Отверженное слово «мир»

В начале оскорбленной эры;

Светильник в глубине пещеры

И воздух горных стран — эфир;

Эфир, которым не сумели,

Не захотели мы дышать.

Козлиным голосом, опять,

Поют косматые свирели.

<…>

Это не 18-ый, 19-ый или 20-ый, это 16-ый год. Не было еще того потрясения, это нормальный для России тех времен год. Хотя все годы были ненормальными, но сохранялась более или менее стабильная ситуация, которая, конечно, не обещала ничего хорошего. Если бы я имел право на перевод всего, что написал Мандельштам, то онтологическая формула звучала бы так: вещь есть то, чем можно, а главное, чем необходимо дышать. И если ты этого не умеешь делать, у тебя нет ума. А если у тебя нет ума, твоя судьба — судьба деревянной куклы.

А. С.: Я хотел бы откликнуться на сказанное несколькими словами. Хороший ход в том, что не только вещи закрывают горизонт, но и горизонт закрывает нам экземплярность вещей. Но для Мандельштама очень близко именно умение обходиться без горизонта. Например, без горизонта счетности. Я вдруг вспомнил, как показывал моей дочке Еве на картинке два яблока, одно зеленое, другое красное, и спросил: «Ева, эти яблоки одинаковые или разные?». Казалось бы, ответ альтернативен, — либо одинаковые, либо разные. Но ответ был другой: «Одно одинаковое, а другое разное». На том же настаивает и Мандельштам. Есть, например, горизонт счетности, где мы можем бестрепетно пересчитывать предметы, но в чем тут парадокс? Парадокс в том, что не имеет значения цвет, форма, размер, но имеет значение однозначность прикосновения.
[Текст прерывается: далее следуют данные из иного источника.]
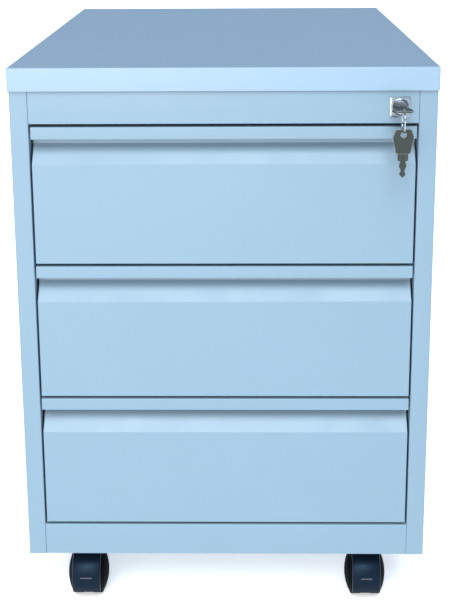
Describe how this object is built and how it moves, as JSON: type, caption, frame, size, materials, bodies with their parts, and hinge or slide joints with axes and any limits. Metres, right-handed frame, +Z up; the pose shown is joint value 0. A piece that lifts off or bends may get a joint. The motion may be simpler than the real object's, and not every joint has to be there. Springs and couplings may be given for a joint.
{
  "type": "rolling pedestal cabinet",
  "caption": "Low steel under-desk drawer unit on swivelling twin-wheel castors, with full-width finger pulls under each drawer's lip and a key lock in the header.",
  "frame": {"origin": "on the floor under the middle of the whole object's box, hanging keys included", "axes": "+Z up; the drawers open towards -Y; +X is the right-hand side, where the lock is, seen from the front"},
  "size_m": [0.43, 0.6624, 0.6],
  "materials": {
    "body_paint": "satin pale blue-grey powder coat",
    "top_paint": "satin pale blue-grey powder coat",
    "drawer_paint": "satin pale blue-grey powder coat",
    "tray_paint": "satin pale blue-grey powder coat",
    "chrome": "polished nickel-chrome plate",
    "key_metal": "dark plated key blank with pale worn edges",
    "wheel_plastic": "black moulded nylon",
    "hood_plastic": "black moulded nylon with a soft sheen",
    "fastener_steel": "bright zinc plate",
    "zinc_steel": "zinc-plated pressed steel"
  },
  "bodies": {
    "cabinet": {"side_panel_left": "body_paint", "side_panel_right": "body_paint", "back_panel": "body_paint", "floor_pan": "body_paint", "header_rail": "body_paint", "bottom_rail": "body_paint", "top_cover": "top_paint", "top_stiffeners": "zinc_steel", "top_screws": "fastener_steel", "runner_uprights_left": "zinc_steel", "runner_uprights_right": "zinc_steel", "castor_channels": "zinc_steel", "castor_plates": "zinc_steel", "castor_screws": "fastener_steel", "lock_housing": "chrome", "lock_nut": "zinc_steel", "lock_bar_guides": "zinc_steel", "runner_outer_1": "zinc_steel", "runner_outer_2": "zinc_steel", "runner_outer_3": "zinc_steel"},
    "drawer_1": {"drawer_front_1": "drawer_paint", "drawer_liner_1": "tray_paint", "drawer_tray_1": "tray_paint", "drawer_catch_1": "zinc_steel", "runner_inner_1": "zinc_steel"},
    "drawer_2": {"drawer_front_2": "drawer_paint", "drawer_liner_2": "tray_paint", "drawer_tray_2": "tray_paint", "drawer_catch_2": "zinc_steel", "runner_inner_2": "zinc_steel"},
    "drawer_3": {"drawer_front_3": "drawer_paint", "drawer_liner_3": "tray_paint", "drawer_tray_3": "tray_paint", "drawer_catch_3": "zinc_steel", "runner_inner_3": "zinc_steel"},
    "lock_plug": {"lock_cylinder": "chrome", "lock_cam": "zinc_steel"},
    "lock_slide": {"lock_bar": "zinc_steel", "lock_hooks": "zinc_steel"},
    "lock_key": {"key": "key_metal"},
    "key_ring": {"key_ring": "chrome"},
    "spare_key": {"spare_key": "key_metal"},
    "castor_front_left": {"castor_housing_front_left": "hood_plastic", "castor_axle_front_left": "fastener_steel"},
    "wheel_front_left_left": {"castor_wheel_front_left_left": "wheel_plastic"},
    "wheel_front_left_right": {"castor_wheel_front_left_right": "wheel_plastic"},
    "castor_front_right": {"castor_housing_front_right": "hood_plastic", "castor_axle_front_right": "fastener_steel"},
    "wheel_front_right_left": {"castor_wheel_front_right_left": "wheel_plastic"},
    "wheel_front_right_right": {"castor_wheel_front_right_right": "wheel_plastic"},
    "castor_rear_left": {"castor_housing_rear_left": "hood_plastic", "castor_axle_rear_left": "fastener_steel"},
    "wheel_rear_left_left": {"castor_wheel_rear_left_left": "wheel_plastic"},
    "wheel_rear_left_right": {"castor_wheel_rear_left_right": "wheel_plastic"},
    "castor_rear_right": {"castor_housing_rear_right": "hood_plastic", "castor_axle_rear_right": "fastener_steel"},
    "wheel_rear_right_left": {"castor_wheel_rear_right_left": "wheel_plastic"},
    "wheel_rear_right_right": {"castor_wheel_rear_right_right": "wheel_plastic"}
  },
  "joints": [
    {"name": "drawer_1_slide", "type": "slide", "parent": "cabinet", "child": "drawer_1", "axis": [0, -1, 0], "range_m": [0, 0.36]},
    {"name": "drawer_2_slide", "type": "slide", "parent": "cabinet", "child": "drawer_2", "axis": [0, -1, 0], "range_m": [0, 0.36]},
    {"name": "drawer_3_slide", "type": "slide", "parent": "cabinet", "child": "drawer_3", "axis": [0, -1, 0], "range_m": [0, 0.36]},
    {"name": "lock_turn", "type": "hinge", "parent": "cabinet", "child": "lock_plug", "pos_m": [0.176, -0.28582, 0.5594], "axis": [0, 1, 0], "range_deg": [0, 90]},
    {"name": "lock_bar_slide", "type": "slide", "parent": "cabinet", "child": "lock_slide", "axis": [0, 0, -1], "range_m": [0, 0.01]},
    {"name": "key_withdraw", "type": "slide", "parent": "lock_plug", "child": "lock_key", "axis": [0, -1, 0], "range_m": [0, 0.024]},
    {"name": "key_ring_swing", "type": "hinge", "parent": "lock_key", "child": "key_ring", "pos_m": [0.176, -0.31598, 0.5594], "axis": [1, 0, 0], "range_deg": [-45, 0]},
    {"name": "spare_key_swing", "type": "hinge", "parent": "key_ring", "child": "spare_key", "pos_m": [0.176, -0.31888, 0.5394], "axis": [0, 1, 0], "range_deg": [-50, 50]},
    {"name": "swivel_front_left", "type": "hinge", "parent": "cabinet", "child": "castor_front_left", "pos_m": [-0.155, -0.22883, 0.064], "axis": [0, 0, 1], "continuous": true},
    {"name": "roll_front_left_left", "type": "hinge", "parent": "castor_front_left", "child": "wheel_front_left_left", "pos_m": [-0.155, -0.24682, 0.025], "axis": [1, 0, 0], "continuous": true},
    {"name": "roll_front_left_right", "type": "hinge", "parent": "castor_front_left", "child": "wheel_front_left_right", "pos_m": [-0.155, -0.24682, 0.025], "axis": [1, 0, 0], "continuous": true},
    {"name": "swivel_front_right", "type": "hinge", "parent": "cabinet", "child": "castor_front_right", "pos_m": [0.155, -0.22883, 0.064], "axis": [0, 0, 1], "continuous": true},
    {"name": "roll_front_right_left", "type": "hinge", "parent": "castor_front_right", "child": "wheel_front_right_left", "pos_m": [0.155, -0.24682, 0.025], "axis": [1, 0, 0], "continuous": true},
    {"name": "roll_front_right_right", "type": "hinge", "parent": "castor_front_right", "child": "wheel_front_right_right", "pos_m": [0.155, -0.24682, 0.025], "axis": [1, 0, 0], "continuous": true},
    {"name": "swivel_rear_left", "type": "hinge", "parent": "cabinet", "child": "castor_rear_left", "pos_m": [-0.155, 0.27318, 0.064], "axis": [0, 0, 1], "continuous": true},
    {"name": "roll_rear_left_left", "type": "hinge", "parent": "castor_rear_left", "child": "wheel_rear_left_left", "pos_m": [-0.155, 0.25517, 0.025], "axis": [1, 0, 0], "continuous": true},
    {"name": "roll_rear_left_right", "type": "hinge", "parent": "castor_rear_left", "child": "wheel_rear_left_right", "pos_m": [-0.155, 0.25517, 0.025], "axis": [1, 0, 0], "continuous": true},
    {"name": "swivel_rear_right", "type": "hinge", "parent": "cabinet", "child": "castor_rear_right", "pos_m": [0.155, 0.27318, 0.064], "axis": [0, 0, 1], "continuous": true},
    {"name": "roll_rear_right_left", "type": "hinge", "parent": "castor_rear_right", "child": "wheel_rear_right_left", "pos_m": [0.155, 0.25517, 0.025], "axis": [1, 0, 0], "continuous": true},
    {"name": "roll_rear_right_right", "type": "hinge", "parent": "castor_rear_right", "child": "wheel_rear_right_right", "pos_m": [0.155, 0.25517, 0.025], "axis": [1, 0, 0], "continuous": true}
  ],
  "couplings": [
    {"joint": "lock_turn", "follows": "lock_bar_slide", "rad_per_m": 157.08}
  ]
}
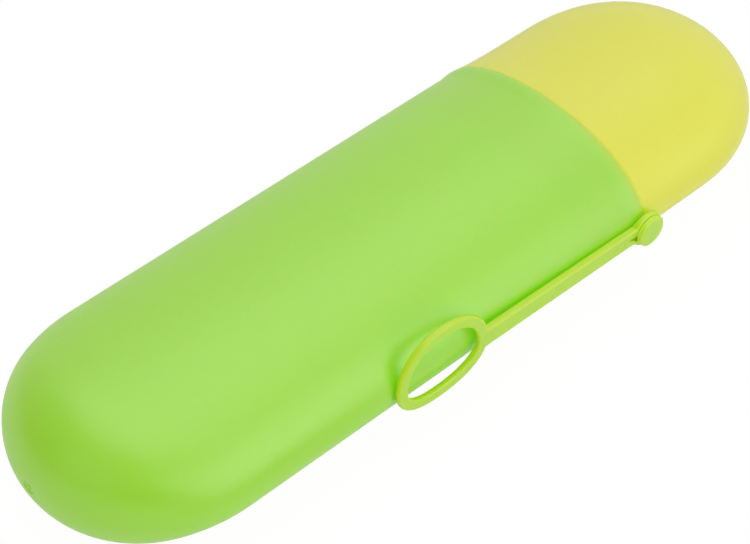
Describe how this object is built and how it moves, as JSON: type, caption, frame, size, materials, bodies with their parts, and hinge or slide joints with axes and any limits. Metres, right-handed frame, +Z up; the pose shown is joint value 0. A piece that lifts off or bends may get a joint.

Когда ребенок пересчитывает, он не понимает, почему можно только один раз прикасаться в момент пересчета. А почему не два? Грубо говоря, если уж цвет и размер не имеют значения, то почему имеет значение количество прикосновений? Оно должно не иметь значения, но именно оно и имеет. Мандельштам чрезвычайно бдительно и умело к этому относится. Он не спешит к горизонту счетности, к горизонту отождествлений. А дважды прикоснуться, а трижды. И действительно все время выходит, что одно одинаковое, а другое — разное.